By Ligaya Mishan
AN ALTAR IS a sacred space, but you can make one anywhere, out of anything; out of what you’re given. On Dec. 5, a small group gathered in downtown Springdale, Ark., to line the cement steps of a public square with Our Lady of Guadalupe candles, chrysanthemums and white cards bearing the handwritten names of local poultry workers who had died of Covid-19. Under each name was the legend “¡Presente!” (“Here!”) at once invocation and exhortation, used in Latin America to proclaim the continuing presence of the dead among us, particularly victims of oppression. White helmets were set beside the cards, and blue vinyl aprons hung from the railings: part of the uniform the workers once wore as they stood shoulder to shoulder, breaking down up to 175 birds a minute even as the pandemic raged, in a city dominated by chicken and turkey plants and decreed by the state to be the Poultry Capital of the World.
For months, the worker-based organization Venceremos (We Will Win), which arranged the vigil, had fought for protective equipment and staggered shifts at the plants to decrease the risk of exposure to the virus. (By the end of May alone, more than 16,000 poultry- and meat-processing workers across the country had been infected, according to the Centers for Disease Control and Prevention.) “You were in the hurricane, just surviving,” says Magaly Licolli, 38, Venceremos’s Mexican-born executive director. “And suddenly you start counting the deaths.” The people whose names were inscribed on the cards had died because they were “essential workers,” as the government calls them now: essential, which implies value, but in this case there was neither esteem nor reward, only coercion.

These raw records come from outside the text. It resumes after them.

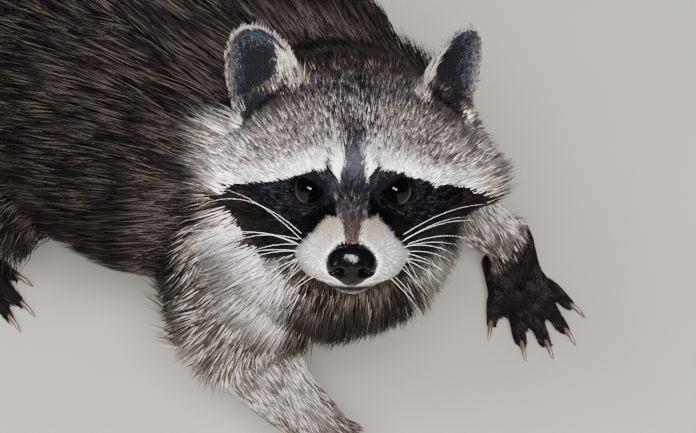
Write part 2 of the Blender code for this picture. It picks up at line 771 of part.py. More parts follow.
def finish(parts):
    """Names each node, gives it its material, and sets its origin in its own middle."""
    for name, obj in parts.items():
        obj.name = name
        for start, colour, roughness in FINISHES:
            if name.startswith(start):
                obj.data.materials.clear()
                obj.data.materials.append(make_material(name, colour, roughness))
        obj.data.shade_smooth()
        obj.data.set_sharp_from_angle(angle=math.radians(50))
        middle = sum((Vector(corner) for corner in obj.bound_box), Vector()) / 8
        obj.data.transform(Matrix.Translation(-middle))
        obj.location = middle


def main():
    clear_scene()
    parts = build_parts()
    centre_on_floor(parts)
    finish(parts)


main()
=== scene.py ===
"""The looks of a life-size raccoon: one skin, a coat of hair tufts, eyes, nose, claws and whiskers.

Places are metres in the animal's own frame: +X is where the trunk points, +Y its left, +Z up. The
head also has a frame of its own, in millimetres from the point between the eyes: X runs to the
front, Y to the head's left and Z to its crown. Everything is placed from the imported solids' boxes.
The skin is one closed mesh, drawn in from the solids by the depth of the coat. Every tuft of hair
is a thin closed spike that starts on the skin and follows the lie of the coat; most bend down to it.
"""

import math

import bmesh
import bpy
import numpy as np
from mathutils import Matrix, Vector
from mathutils.bvhtree import BVHTree
from mathutils.kdtree import KDTree


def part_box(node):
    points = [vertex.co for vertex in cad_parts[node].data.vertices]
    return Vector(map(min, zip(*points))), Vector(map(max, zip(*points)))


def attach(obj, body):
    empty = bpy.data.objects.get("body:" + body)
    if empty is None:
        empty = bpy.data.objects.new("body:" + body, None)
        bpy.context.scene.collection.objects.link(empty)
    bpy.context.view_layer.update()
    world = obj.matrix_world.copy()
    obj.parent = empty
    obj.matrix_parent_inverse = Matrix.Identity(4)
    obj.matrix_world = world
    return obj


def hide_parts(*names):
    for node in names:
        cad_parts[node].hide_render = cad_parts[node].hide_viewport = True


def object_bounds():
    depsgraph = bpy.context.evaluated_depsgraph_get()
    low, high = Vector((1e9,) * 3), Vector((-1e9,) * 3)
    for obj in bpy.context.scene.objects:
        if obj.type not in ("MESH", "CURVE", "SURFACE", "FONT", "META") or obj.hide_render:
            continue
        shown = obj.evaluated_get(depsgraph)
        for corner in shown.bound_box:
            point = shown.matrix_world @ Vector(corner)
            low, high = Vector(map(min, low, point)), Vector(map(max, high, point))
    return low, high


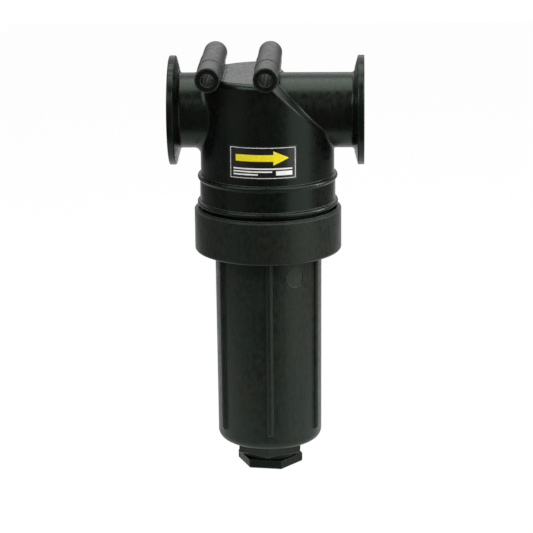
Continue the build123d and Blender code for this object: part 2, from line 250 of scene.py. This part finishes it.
def head_marks(tree, place, finish):
    """The marks of the head's mould: the parting line along its middle, the smooth bolt holes, and
    the ring marks of turned cores along the bosses, which take some shine off."""
    boss_foot_z = 30.6 * mm
    boss_skin_r = 8.6 * mm
    line_top_half = 0.15 * mm
    line_foot_half = 0.6 * mm
    line_relief = 4.0
    ring_pitch = 2.2 * mm
    ring_stretch = (0.12, 1.0, 0.12)
    ring_relief = 7.0
    ring_dulling = -0.55
    hole_smoothing = -0.15

    apart = add(tree, "ShaderNodeSeparateXYZ", Vector=place).outputs
    across = add(tree, "ShaderNodeMath", {"operation": "ABSOLUTE"}, _0=apart["Y"]).outputs[0]
    line = add(
        tree,
        "ShaderNodeMapRange",
        Value=across,
        From_Min=line_top_half,
        From_Max=line_foot_half,
        To_Min=line_relief,
        To_Max=0.0,
    ).outputs[0]
    relief = add(
        tree, "ShaderNodeMath", {"operation": "ADD"}, _0=line, _1=finish["relief"]
    ).outputs[0]

    # Both bosses fold on to one, so that one distance from the bolt's axis serves both.
    aside = add(
        tree, "ShaderNodeMath", {"operation": "SUBTRACT"}, _0=apart["X"], _1=bosses_middle_x
    ).outputs[0]
    folded = add(tree, "ShaderNodeMath", {"operation": "ABSOLUTE"}, _0=aside).outputs[0]
    beside_bolt = add(tree, "ShaderNodeCombineXYZ", X=folded, Z=apart["Z"]).outputs[0]
    from_bolt = add(
        tree,
        "ShaderNodeVectorMath",
        {"operation": "DISTANCE"},
        _0=beside_bolt,
        _1=(bolt_half_spacing, 0.0, bolt_z),
    ).outputs["Value"]

    in_hole = add(
        tree,
        "ShaderNodeMath",
        {"operation": "LESS_THAN"},
        _0=from_bolt,
        _1=bolt_hole_r + 0.2 * mm,
    ).outputs[0]
    finish["roughness"] = add(
        tree,
        "ShaderNodeMath",
        {"operation": "MULTIPLY_ADD"},
        _0=in_hole,
        _1=hole_smoothing,
        _2=finish["roughness"],
    ).outputs[0]
    finish["texture"] = add(
        tree, "ShaderNodeMath", {"operation": "SUBTRACT"}, _0=1.0, _1=in_hole
    ).outputs[0]

    turned = add(tree, "ShaderNodeMapping", Vector=place, Scale=ring_stretch).outputs[0]
    rings = add(
        tree, "ShaderNodeTexNoise", Vector=turned, Scale=1 / ring_pitch, Detail=3.0, Roughness=0.7
    ).outputs[0]
    outside = add(
        tree, "ShaderNodeMath", {"operation": "GREATER_THAN"}, _0=from_bolt, _1=boss_skin_r
    ).outputs[0]
    above = add(
        tree, "ShaderNodeMath", {"operation": "GREATER_THAN"}, _0=apart["Z"], _1=boss_foot_z
    ).outputs[0]
    on_boss = add(
        tree, "ShaderNodeMath", {"operation": "MULTIPLY"}, _0=outside, _1=above
    ).outputs[0]
    dulling = add(
        tree,
        "ShaderNodeMapRange",
        Value=rings,
        From_Min=0.38,
        From_Max=0.62,
        To_Min=ring_dulling,
        To_Max=0.0,
    ).outputs[0]
    left_over = add(
        tree, "ShaderNodeMath", {"operation": "MULTIPLY_ADD"}, _0=on_boss, _1=dulling, _2=1.0
    ).outputs[0]
    finish["shine"] = add(
        tree, "ShaderNodeMath", {"operation": "MULTIPLY"}, _0=left_over, _1=finish["shine"]
    ).outputs[0]
    ring_height = add(
        tree, "ShaderNodeMath", {"operation": "MULTIPLY"}, _0=on_boss, _1=ring_relief
    ).outputs[0]
    finish["relief"] = add(
        tree, "ShaderNodeMath", {"operation": "MULTIPLY_ADD"}, _0=ring_height, _1=rings, _2=relief
    ).outputs[0]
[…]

Yet for a number of Americans, the phrase “essential workers,” with its heroic overtones, has revealed for the first time something of the long-ignored lives of the farmers, meat processors and grocery store employees without whom there would be no food on our tables. “Covid has illuminated for a broader public that we have a food system,” says Navina Khanna, 40, the executive director of HEAL (Health, Environment, Agriculture and Labor) Food Alliance, who lives in Oakland, Calif. This is in part because business leaders stoked fears of empty supermarket shelves, warning in the early days of the crisis that lockdowns might jeopardize the food supply. (In the blunt equation of capitalist production, the workers are worth less than the chickens they are processing.) Tyson Foods, headquartered in Springdale and the nation’s largest meat processor — in 2020, it reaped $43.2 billion in sales, $800 million more than the previous, non-pandemic year — took out a full-page ad in major newspapers in April. “We have a responsibility to feed our country,” John Tyson, the chairman of the board, wrote. “It is as essential as health care.”
Taken alone, it was a radical statement from a corporate titan. For years, social reformers have been pointing to the dangers of a food system focused narrowly on profit. To treat food as a commodity rather than a necessity is to accept that there will always be people who can’t afford it and must go hungry. Feeding America, a Chicago-based nonprofit network of food banks, estimates that in the past year roughly 50 million people, one in every six Americans, lacked reliable access to food — witness the 60 percent rise in demand at food banks across the country, with lines sometimes stretching for miles, and the dramatic increase in shoplifting of staples like bread — but even before the pandemic, that number was already 35 million, yet few companies were insisting on the importance of feeding the country. Nor were people turning to food banks in 2020 because of shortages: After the president issued an executive order in April to keep meat-processing plants open, ostensibly to “ensure a continued supply of protein for Americans,” levels of production allowed top companies to export hundreds of thousands of tons (and billions of dollars) of meat abroad.